At this panel at the Skoll World Forum 2011, this intellectually provocative conversation centers around the question, “Is Heroism Obsolete?” Drawing upon themes relevant for social entrepreneurs, host and BBC correspondent Bridget Kendall engages participants and audience members in this special taping of the acclaimed BBC Forum radio programme airing to 40 million globally.

Speakers

  • Managing Director, Kashf Foundation
    Ms. Roshaneh Zafar is the founder and managing director of Kashf Foundation which is Pakistan’s first specialized microfinance institution catering exclusively to women. Through her work, Ms Zafar has demonstrated the business case for investing in women led microfinance and shown that a scalable impact driven program can work in Pakistan. Ms. Zafar started her career as a Women in Development specialist for the World Bank and soon realized that to truly change womens lives economic access was pivotal which led her to founding Kashf Foundation. Ms. Zafar sits on several board and committees where she advocates gender mainstreaming and client centricity. Ms. Zafar has been recognized for her work via multiple awards and accolades including the Sitara-i-Imtiaz, Skoll Award, Schwabb Foundation Award, Vital Voices Award and others. Ms. Zafar holds a Masters degree in Development Economics from Yale University and a Bachelors degree in Finance and Economics from the Wharton Business School.
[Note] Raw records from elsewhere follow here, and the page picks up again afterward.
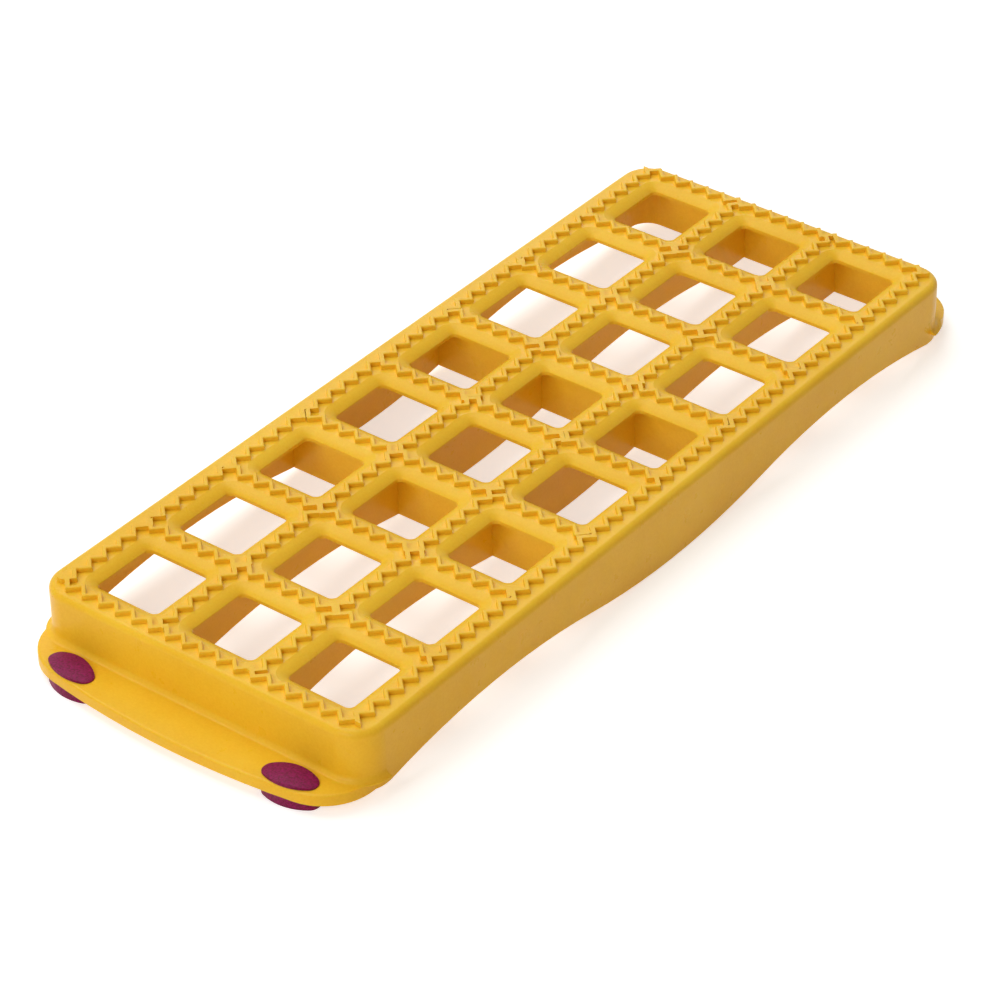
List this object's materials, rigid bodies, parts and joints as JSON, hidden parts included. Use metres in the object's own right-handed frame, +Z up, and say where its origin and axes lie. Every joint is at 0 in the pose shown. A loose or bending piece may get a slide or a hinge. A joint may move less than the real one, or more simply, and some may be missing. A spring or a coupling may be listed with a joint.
{
  "type": "ravioli mold",
  "caption": "Long one-piece moulded tray of square open cells with zigzag cutting ridges, bowed end flanges and soft rubber feet, for cutting filled pasta.",
  "frame": {"origin": "middle of the mould's footprint, on the surface that the feet stand on", "axes": "+Z up, +Y along the length towards the rear end, +X across the width to the right"},
  "size_m": [0.126, 0.329, 0.0252],
  "materials": {
    "body_plastic": "satin, fine texture",
    "foot_rubber": "satin"
  },
  "bodies": {
    "root": {"mould_body": "body_plastic", "foot_front_left": "foot_rubber", "foot_front_right": "foot_rubber", "foot_rear_left": "foot_rubber", "foot_rear_right": "foot_rubber"}
  },
  "joints": []
}
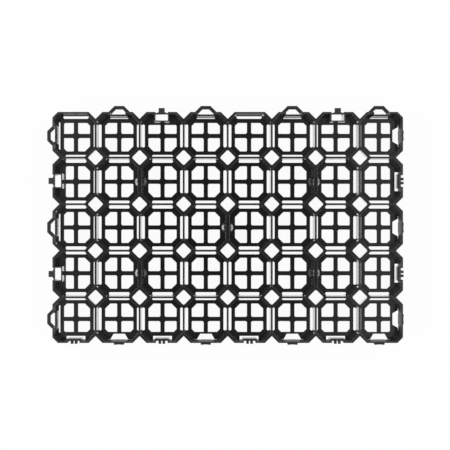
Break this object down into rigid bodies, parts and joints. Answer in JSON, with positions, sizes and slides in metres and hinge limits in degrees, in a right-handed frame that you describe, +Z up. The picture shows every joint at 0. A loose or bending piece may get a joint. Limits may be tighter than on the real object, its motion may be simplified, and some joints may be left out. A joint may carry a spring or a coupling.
{
  "type": "grass paver grid",
  "caption": "Moulded plastic ground grid with octagonal cells, diamond wells and a grated base, and with loops and clips that join it to its neighbours.",
  "frame": {"origin": "centre of the outline on the level underside", "axes": "+X along the long side, +Y across towards a side with loops, +Z up through the open cells"},
  "size_m": [0.6166, 0.4132, 0.04],
  "materials": {
    "black_plastic": "as moulded, satin black"
  },
  "bodies": {
    "root": {"paver_grid": "black_plastic"}
  },
  "joints": []
}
  • President, Library Foundation of Los Angeles
    Kenneth S. Brecher is president of the Library Foundation of Los Angeles. He was formerly executive director of the Sundance Institute, president of the William Penn Foundation, director of the Boston Children’s Museum, and associate artistic director of the Mark Taper Forum. An anthropologist by training, Brecher was an honors graduate of Cornell and a Rhodes Scholar. He has received numerous fellowships, including a research grant from the Getty Center for Education in the Arts and a Ford Foundation Fellowship for his study of Amazonian tribesmen. He has lectured and published widely and served as an international consultant on challenges facing arts leadership. He has been a keynote speaker at the Skoll World Forum on Social Entrepreneurship and played a central role in organizing the closing plenary on the importance of activist artists in social change. He is the author of Too Sad to Sing: A Memoir with Postcards and editor of the classic Xingu: The Indians and Their Myths, by Orlando and Claudio Villas Boas. His installation “The Little Room of Epiphanies” was at the Santa Monica Museum of Art.
  • Founder and CEO, Skoll Foundation
    Dr. Larry Brilliant is a physician and epidemiologist, CEO of Pandefense Advisory, senior advisor at the Skoll Foundation and a CNN Medical Analyst. Previously on the boards of the Skoll Foundation and the NGO Ending Pandemics; president and CEO of the Skoll Global Threats Fund; vice president of Google, and founding executive director of Google.org. He co-founded the Seva Foundation. Earlier, he co-founded The Well, a progenitor of today's social media platforms. He was an associate professor of epidemiology and international health planning at the University of Michigan. He lived in India for nearly a decade where he was a key member of the WHO Smallpox Eradication Programme for SE Asia as well as the WHO Polio Eradication Programme. He was the founding chairman of the National Biosurveillance Advisory Subcommittee (NBAS); member of the World Economic Forum's Agenda Council on Catastrophic Risk; and a "First Responder" for CDC's bio-terrorism response effort. He is also an author.
  • Diplomatic Correspondent and Presenter, BBC
    Bridget Kendall is BBC Diplomatic Correspondent, covering major international developments, with a particular interest in Russia. She is also host of The Forum, the flagship ideas programme for the BBC World Service.